Derrière moi, au café

6 Juil

Derrière moi, au café

Vieillir…

Elles sont là, derrière moi, au café. Deux jolies mamies au visage marqué par le temps et au regard encore coquin. Mais un jour, comme ça, malgré elles et à cause du nombre des années, plus rien ne reste privé. Elles sont un peu sourdes, vous voyez? Alors tout ce qu’elles disent, tout ce qu’elles content, le moindre problème de santé, tout le resto en est au courant.

Et en même temps, écouter ces deux mamies a quelque chose d’instructif. Retrouver son amie de fille, même passé 80 ans, ça reste chouette! Et avec elle, comme à toutes les phases de la vie, on continue de partager ce que l’on vit. Les entendre rappelle à ma mémoire toutes ces heures passées au téléphone avec mes amies lorsque j’étais adolescente, toutes ces histoires d’amour qu’on s’est contées dans la vingtaine… Puis, virent les bébés. On a continué de partager ce qu’on vivait, ce qu’on apprenait, les difficultés qu’on traversait. C’est normal, on partage ce que l’on vit, ce qui nous préoccupe. Et quand on voit nos amis tomber malades, mourir… rien de plus normal que de se préoccuper de sa santé et de celle des gens qu’on aime. Les suivis médicaux, la prise régulière de médicaments, les effets secondaires, ça bouleverse quand même le quotidien! C’est un peu comme si le corps devenait une entité distincte dont on doit obligatoirement tenir compte dans la moindre activité.

« Moi, quand il y a quelque chose que je n’aime pas, ça me rend nerveuse… »
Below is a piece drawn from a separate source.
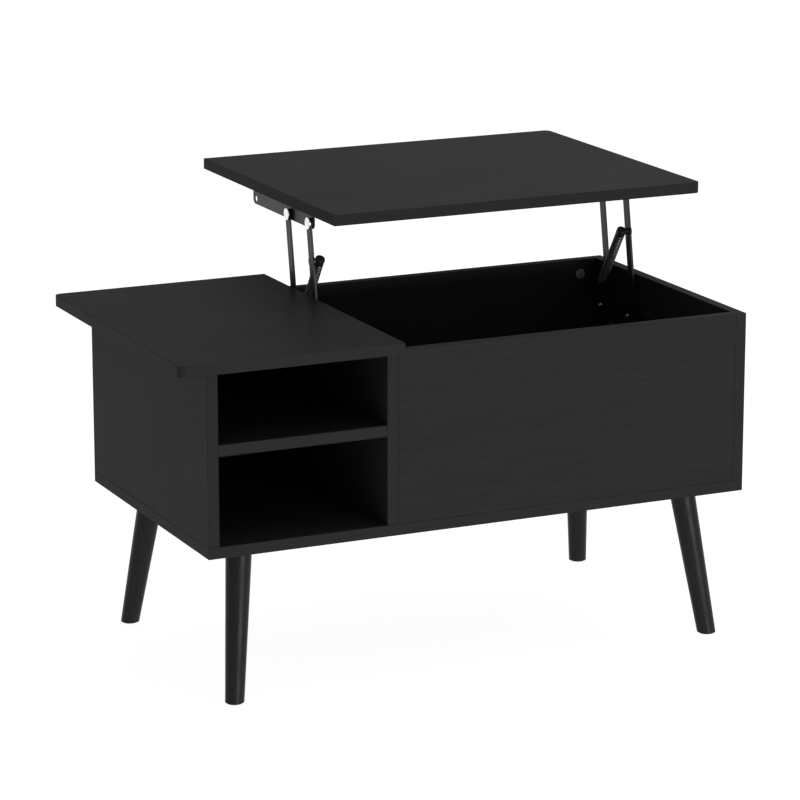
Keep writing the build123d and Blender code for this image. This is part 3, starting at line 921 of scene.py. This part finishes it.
@dataclass
class Boards:
    """The carcass boards, the side top and the lid."""

    finish: Laminate = field(default_factory=Laminate)
    grains: dict[str, Grain] = field(default_factory=lambda: {
        "bottom_board": Grain.LENGTH,
        "left_side_panel": Grain.DEPTH,
        "right_side_panel": Grain.DEPTH,
        "divider_panel": Grain.DEPTH,
        "front_panel": Grain.LENGTH,
        "back_panel": Grain.LENGTH,
        "shelf_board": Grain.LENGTH,
        "side_top": Grain.LENGTH,
        "lid_top": Grain.LENGTH,
    })

    def dress(self, nodes: dict[str, bpy.types.Object]) -> None:
        """Give each board its own sheet of laminate.

        Args:
            nodes: the CAD nodes by name.
        """
        for number, (name, grain) in enumerate(self.grains.items(), start=1):
            dress(nodes[name], self.finish.make(name, grain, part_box(name), number))


def dress(node: bpy.types.Object, material: bpy.types.Material) -> None:
    """Put a finish on every slot of a CAD node.

    Args:
        node: the CAD node's object.
        material: the finish.
    """
    if not node.material_slots:
        node.data.materials.append(material)
    for place in node.material_slots:
        place.material = material
    LOG.info("dressed %s with %s", node.name, material.name)


@dataclass
class Legs:
    """Four turned legs on nylon glides, with their steel plates."""

    names: tuple[str, ...] = ("front_left_leg", "front_right_leg", "rear_left_leg", "rear_right_leg")
    foot_reach: float = 0.0386
    foot_spread: float = 0.0246
    height: float = 0.211

    def direction(self, name: str) -> Vector:
        """The leg's direction, up from its foot.

        Args:
            name: the leg's name, which says its corner.

        Returns:
            The direction.
        """
        side = -1.0 if "left" in name else 1.0
        end = -1.0 if "front" in name else 1.0
        return Vector((-side * self.foot_spread, -end * self.foot_reach, self.height)).normalized()

    def dress(self, nodes: dict[str, bpy.types.Object]) -> None:
        """Lacquer the legs and finish what holds them.

        Args:
            nodes: the CAD nodes by name.
        """
        for number, name in enumerate(self.names, start=1):
            dress(nodes[name], Lacquer().make(name, self.direction(name), number))
        dress(nodes["leg_plates"], PowderCoat().make("leg_plates"))
        dress(nodes["hanger_bolts"], BrightZinc().make("hanger_bolts"))
        dress(nodes["foot_glides"], Nylon().make("foot_glides"))


@dataclass
class LiftMechanism:
    """Arms, brackets, plates, pivots and posts of both lift mechanisms."""

    steel: tuple[str, ...] = ("base_plate", "front_arm", "rear_arm", "lid_bracket")
    dark: tuple[str, ...] = ("lower_spring_posts", "upper_spring_posts", "upper_spring_ends")
    bright: tuple[str, ...] = ("lower_pivot_rivets", "upper_pivot_rivets")
    washers: tuple[str, ...] = ("lower_pivot_spacers", "upper_pivot_washers")

    def dress(self, nodes: dict[str, bpy.types.Object]) -> None:
        """Finish each piece of both mechanisms.

        Args:
            nodes: the CAD nodes by name.
        """
        for side in ("left", "right"):
            for kind in self.steel:
                name = side + "_" + kind
                dress(nodes[name], PowderCoat().make(name))
        for name in self.dark:
            dress(nodes[name], PowderCoat().make(name))
        for name in self.bright:
            dress(nodes[name], BrightZinc().make(name))
        for name in self.washers:
            dress(nodes[name], Nylon().make(name))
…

« Mon cœur, dans ce temps-là, il a besoin de se reposer. »

« Il faut que je passe l’été à l’intérieur parce que je dois faire attention à ma respiration. Dehors,  il y a trop de poussière… »

« Quand j’ai eu 85 ans, j’ai parlé avec ma fille et lui ai dit qu’il faudrait que je commence à regarder pour un appartement. »

« Mes amis m’ont dit : « Attention, vous allez voir, entre 82 et 86, il y a une grosse différence! »

Et puis, comme ça, elle refont le monde et la santé du monde entier. Au bout d’un moment, l’une d’elles demande :
« As-tu un autre rendez-vous après?
–  Non, j’ai tout fait, je suis même allée chez la coiffeuse hier.
–  On va magasiner? »

Et elles partent, en papotant.  Finalement, vieillir, c’est un peu comme l’adolescence avec ses changements corporels et ses préoccupations spécifiques, sauf en plus vieux. Maintenant, il faudrait que je comprenne comment l’une d’elles arrive à percevoir cinq pensions. Elle dit que ça fait un plein salaire!